GIVEN EXERCISE :: Copy out the data below verbatim.

GIVEN DATA ::
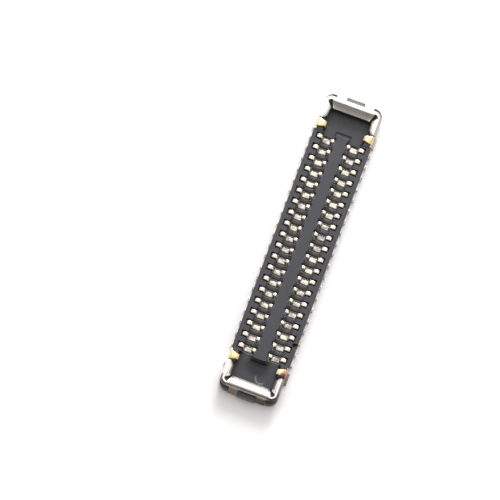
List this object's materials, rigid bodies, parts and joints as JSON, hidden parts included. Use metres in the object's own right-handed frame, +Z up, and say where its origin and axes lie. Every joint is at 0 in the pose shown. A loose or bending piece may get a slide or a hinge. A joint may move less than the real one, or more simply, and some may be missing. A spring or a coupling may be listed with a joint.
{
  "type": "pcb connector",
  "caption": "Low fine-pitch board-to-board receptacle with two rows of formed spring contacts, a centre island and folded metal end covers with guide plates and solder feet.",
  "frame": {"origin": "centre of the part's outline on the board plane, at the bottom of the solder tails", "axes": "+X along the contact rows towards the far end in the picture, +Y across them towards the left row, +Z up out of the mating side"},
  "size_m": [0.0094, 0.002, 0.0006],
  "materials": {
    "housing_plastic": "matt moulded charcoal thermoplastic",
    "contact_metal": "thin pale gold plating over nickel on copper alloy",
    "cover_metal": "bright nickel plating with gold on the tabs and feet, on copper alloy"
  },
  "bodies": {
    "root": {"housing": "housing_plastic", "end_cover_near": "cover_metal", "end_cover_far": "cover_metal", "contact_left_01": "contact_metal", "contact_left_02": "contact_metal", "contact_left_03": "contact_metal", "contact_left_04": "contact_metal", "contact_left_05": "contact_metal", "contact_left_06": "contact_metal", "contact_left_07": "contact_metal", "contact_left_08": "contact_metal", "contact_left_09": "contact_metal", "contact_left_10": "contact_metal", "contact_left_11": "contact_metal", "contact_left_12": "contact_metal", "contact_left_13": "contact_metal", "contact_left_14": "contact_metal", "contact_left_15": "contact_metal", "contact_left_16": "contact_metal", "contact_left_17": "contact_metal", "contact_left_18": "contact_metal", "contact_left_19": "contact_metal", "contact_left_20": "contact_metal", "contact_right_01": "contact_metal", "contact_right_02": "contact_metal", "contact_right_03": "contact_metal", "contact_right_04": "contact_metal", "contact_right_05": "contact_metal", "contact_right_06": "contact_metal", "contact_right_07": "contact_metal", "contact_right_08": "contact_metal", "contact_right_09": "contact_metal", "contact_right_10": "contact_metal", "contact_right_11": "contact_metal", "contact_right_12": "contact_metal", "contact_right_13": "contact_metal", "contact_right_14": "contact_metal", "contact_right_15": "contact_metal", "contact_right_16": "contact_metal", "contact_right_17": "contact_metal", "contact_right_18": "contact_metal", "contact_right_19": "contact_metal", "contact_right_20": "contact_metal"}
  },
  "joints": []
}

EXERCISE RESULT ::
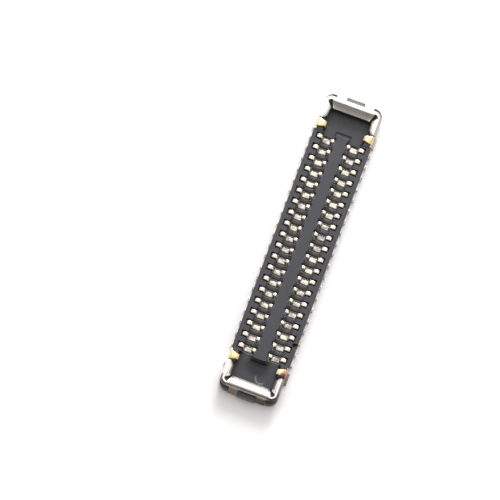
List this object's materials, rigid bodies, parts and joints as JSON, hidden parts included. Use metres in the object's own right-handed frame, +Z up, and say where its origin and axes lie. Every joint is at 0 in the pose shown. A loose or bending piece may get a slide or a hinge. A joint may move less than the real one, or more simply, and some may be missing. A spring or a coupling may be listed with a joint.
{
  "type": "pcb connector",
  "caption": "Low fine-pitch board-to-board receptacle with two rows of formed spring contacts, a centre island and folded metal end covers with guide plates and solder feet.",
  "frame": {"origin": "centre of the part's outline on the board plane, at the bottom of the solder tails", "axes": "+X along the contact rows towards the far end in the picture, +Y across them towards the left row, +Z up out of the mating side"},
  "size_m": [0.0094, 0.002, 0.0006],
  "materials": {
    "housing_plastic": "matt moulded charcoal thermoplastic",
    "contact_metal": "thin pale gold plating over nickel on copper alloy",
    "cover_metal": "bright nickel plating with gold on the tabs and feet, on copper alloy"
  },
  "bodies": {
    "root": {"housing": "housing_plastic", "end_cover_near": "cover_metal", "end_cover_far": "cover_metal", "contact_left_01": "contact_metal", "contact_left_02": "contact_metal", "contact_left_03": "contact_metal", "contact_left_04": "contact_metal", "contact_left_05": "contact_metal", "contact_left_06": "contact_metal", "contact_left_07": "contact_metal", "contact_left_08": "contact_metal", "contact_left_09": "contact_metal", "contact_left_10": "contact_metal", "contact_left_11": "contact_metal", "contact_left_12": "contact_metal", "contact_left_13": "contact_metal", "contact_left_14": "contact_metal", "contact_left_15": "contact_metal", "contact_left_16": "contact_metal", "contact_left_17": "contact_metal", "contact_left_18": "contact_metal", "contact_left_19": "contact_metal", "contact_left_20": "contact_metal", "contact_right_01": "contact_metal", "contact_right_02": "contact_metal", "contact_right_03": "contact_metal", "contact_right_04": "contact_metal", "contact_right_05": "contact_metal", "contact_right_06": "contact_metal", "contact_right_07": "contact_metal", "contact_right_08": "contact_metal", "contact_right_09": "contact_metal", "contact_right_10": "contact_metal", "contact_right_11": "contact_metal", "contact_right_12": "contact_metal", "contact_right_13": "contact_metal", "contact_right_14": "contact_metal", "contact_right_15": "contact_metal", "contact_right_16": "contact_metal", "contact_right_17": "contact_metal", "contact_right_18": "contact_metal", "contact_right_19": "contact_metal", "contact_right_20": "contact_metal"}
  },
  "joints": []
}